Era el tiempo de los amaneceres

y el sol perpetuo.

Ahora, en cambio, aquí en mi mano

resta el abandono y la desidia.

Sin mar, sin playa, sin viento ni huracanes,

esta mano solo es oscuridad,

abandono, carne desprovista

con la que palpo inútilmente

el vacío.

 

 

 

Anoche soñé con mi padre

 

Soñé que estaba desamparado, a oscuras, sentado en el sofá de la sala, cuando el televisor resplandecía y llenaba las paredes de sombras incomprensibles. Soñé que me acercaba a él y lo veía perplejo ante la pantalla, buscando su rostro perdido entre las imágenes.

                Pero mi padre no era el de ahora; era un niño pálido, blanquísimo, inerte, casi transparente. Soñé que veía, debajo de su piel, los surcos de venas y arterias, y el corazón henchido, latiendo al compás de los destellos.

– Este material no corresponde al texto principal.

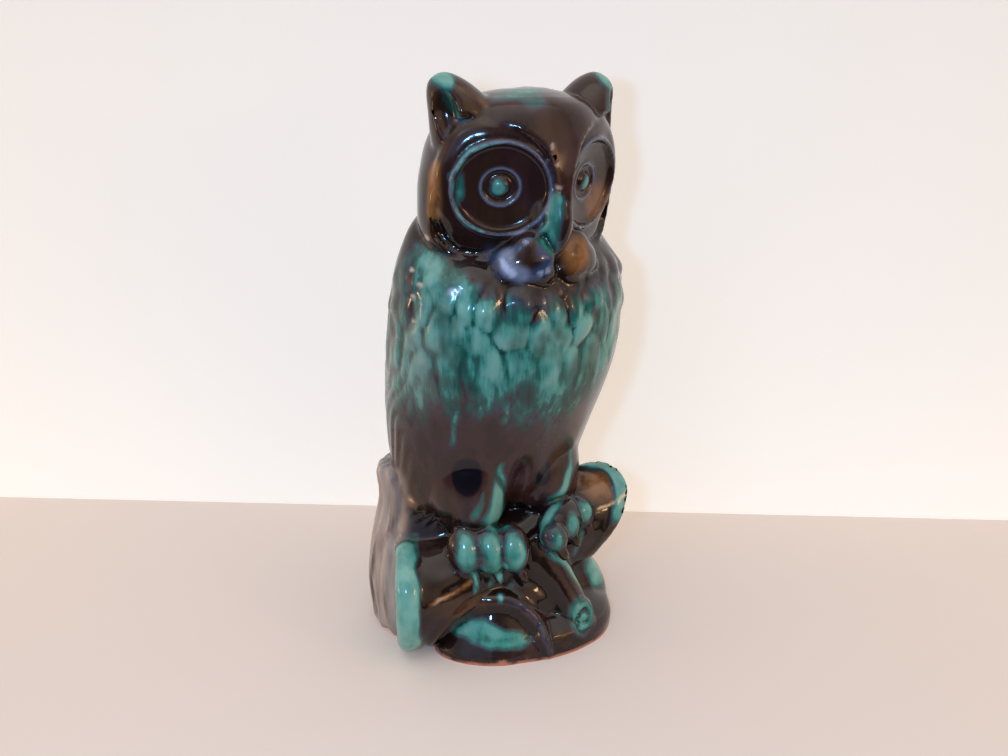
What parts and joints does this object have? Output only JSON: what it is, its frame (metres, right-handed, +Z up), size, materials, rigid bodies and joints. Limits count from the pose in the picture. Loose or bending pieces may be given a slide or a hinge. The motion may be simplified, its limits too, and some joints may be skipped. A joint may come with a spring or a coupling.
{
  "type": "pottery owl figurine",
  "caption": "Glazed pottery owl with large round eye discs, standing on a sloping log over a low rocky base, cast in one piece.",
  "frame": {"origin": "on the underside, straight below the owl's body, between its feet and its tail", "axes": "+Z up from the foot to the ear tips, -Y is where the owl looks, +X is the owl's left"},
  "size_m": [0.1177, 0.107, 0.25],
  "materials": {
    "glaze": "high-gloss black-brown glaze with teal and green drips, over red clay that shows at the foot"
  },
  "bodies": {
    "root": {"owl_figurine": "glaze"}
  },
  "joints": []
}
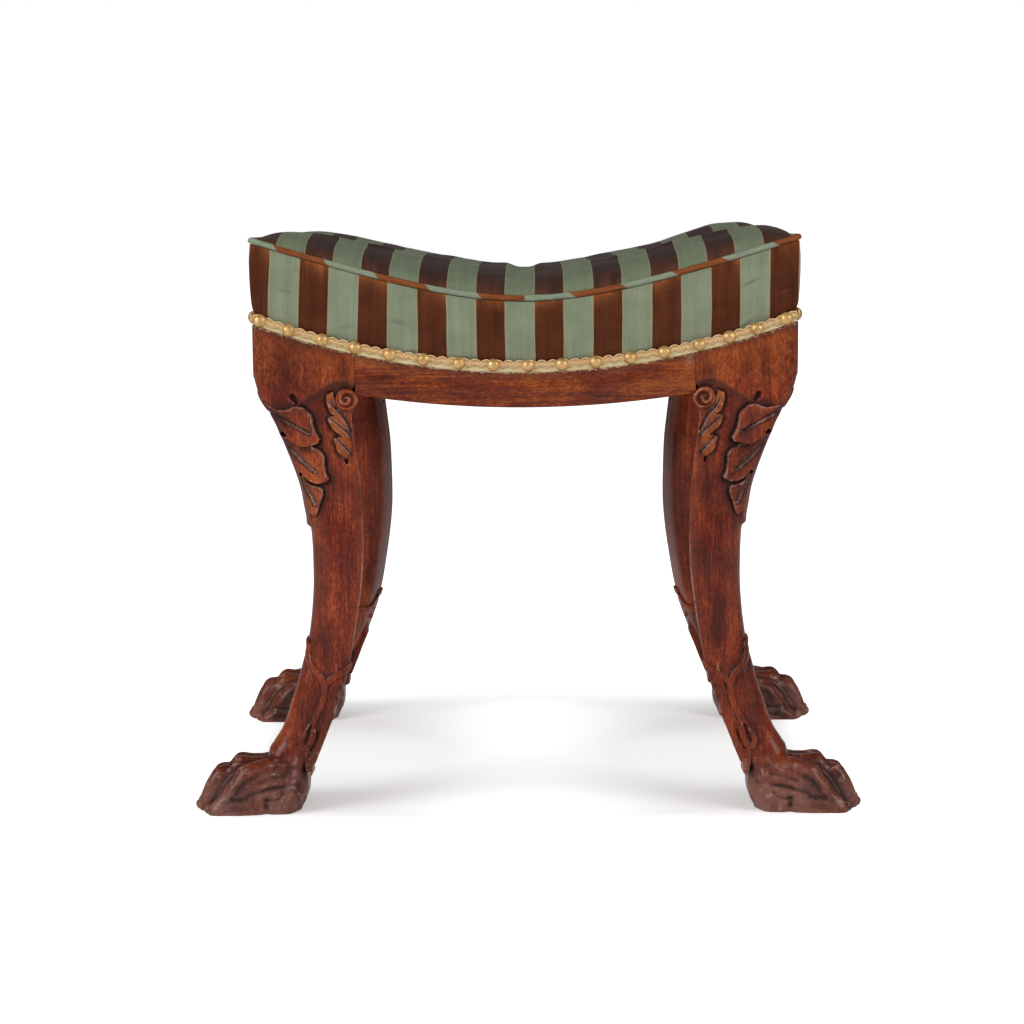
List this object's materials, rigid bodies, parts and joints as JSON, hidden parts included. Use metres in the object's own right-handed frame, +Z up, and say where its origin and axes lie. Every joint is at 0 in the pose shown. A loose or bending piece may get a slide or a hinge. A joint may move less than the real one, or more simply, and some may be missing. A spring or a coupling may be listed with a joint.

                Soñé que le hablaba y me respondía balbuceante, como si recobrara las palabras de una lengua olvidada. Soñé que lo cubría con una manta tejida y temblaba entre mis manos, mientras yo me aferraba aún más a sus hombros.

                Sin embargo, se desvanecía y quedaba una mancha ilegible donde antes su cuerpo. Mi padre y el vacío, la ausencia en el aire, en el mundo; hasta que desperté y, desde la habitación contigua, me llegó el temblor constante de su respirar, la súplica confusa de un hombre que teme al olvido.

 

 

 

Destinado a la herrumbre

 

El agua se marchita,

las nubes son de metal oscuro.

La urbe edifica sus escombros,

levanta ruinas de concreto

hasta hendir el cielo.

El ruido de los motores

invade con sus acordes estridentes

la geografía del aire.

La respiración es humo seco;

las bocas nombran las palabras,

pero solo escuchamos

el lento discurrir del hastío.

Las calles son como sombras

atravesadas por luces incandescentes

y hombres sin rostro.

Las casas son este puñado de polvo,

de adobe disuelto bajo lluvia,

de asfalto quemado por los pasos

y el transitar desmedido de la ausencia.

La tierra está destinada a la herrumbre,

a la intemperie, al olvido,

al sol que urde su llama contra las cosas

y esparce cenizas al viento.

Ya nada queda aquí,

salvo el polvo que construye en el vacío,

los cimientos que se alzan

para caer de nuevo a la oscuridad.

¿Qué seremos,

dónde habitaremos el cuerpo?

¿Nos acogerá la ciudad

en sus recintos de niebla

o estaremos condenados al peregrinaje,

a trazar la senda infinita del destierro?

No lo sabremos,

ni hallaremos habitaciones

que aguarden nuestro regreso:

caminaremos sin encontrar sosiego

y fuera del tiempo,

cuando la luz nos circunde,

nuestra figura se perderá

en el horizonte

y en los despojos del silencio.

 

 

 

Teoría de las palabras

 

El peso del silencio

es el mismo que el de la tierra

suspendida en el espacio.

La luz no tiene reverso:

es eternamente una misma.

El reverso de la oscuridad,

en cambio, sí es la luz.

Después, fue la materia.

La materia se transforma

y la antimateria

se degrada a sí misma:

son en cuanto

modifican su estado.

La energía precede al impulso

y el impulso a la acción,

sin acción no hay movimiento

y la ausencia de movimiento

basta para que el silencio se haga

y el espacio perviva.

El espacio anula la gravedad

y la gravedad anula al peso:

tierra y silencio sin peso

ni luz, ni materia, ni energía

ni acción o movimiento.

Todo esto para decir

que el sonido pesa mucho

porque cuando lo oímos

existe.

De ahí que la vida

sea privilegio

de las palabras.

 

 

 

 

Destino de la flor

 

Patricia, te me niegas en todo momento.

buscas siempre excusa para mi amorío,

eludiendo vas siempre —con engaños—

las asechanzas de mi altivo corazón.

Piensas en que tal vez mañana

habrá otra oportunidad,

piensas en que yo seguiré insistiendo,

sin saber que tu destino es similar

al de la flor que pende en el jardín:

abrirse para que venga el abejorro,

goce de su polen y después caer,

marchita, estéril, sin color,

                         sobre la dura grava.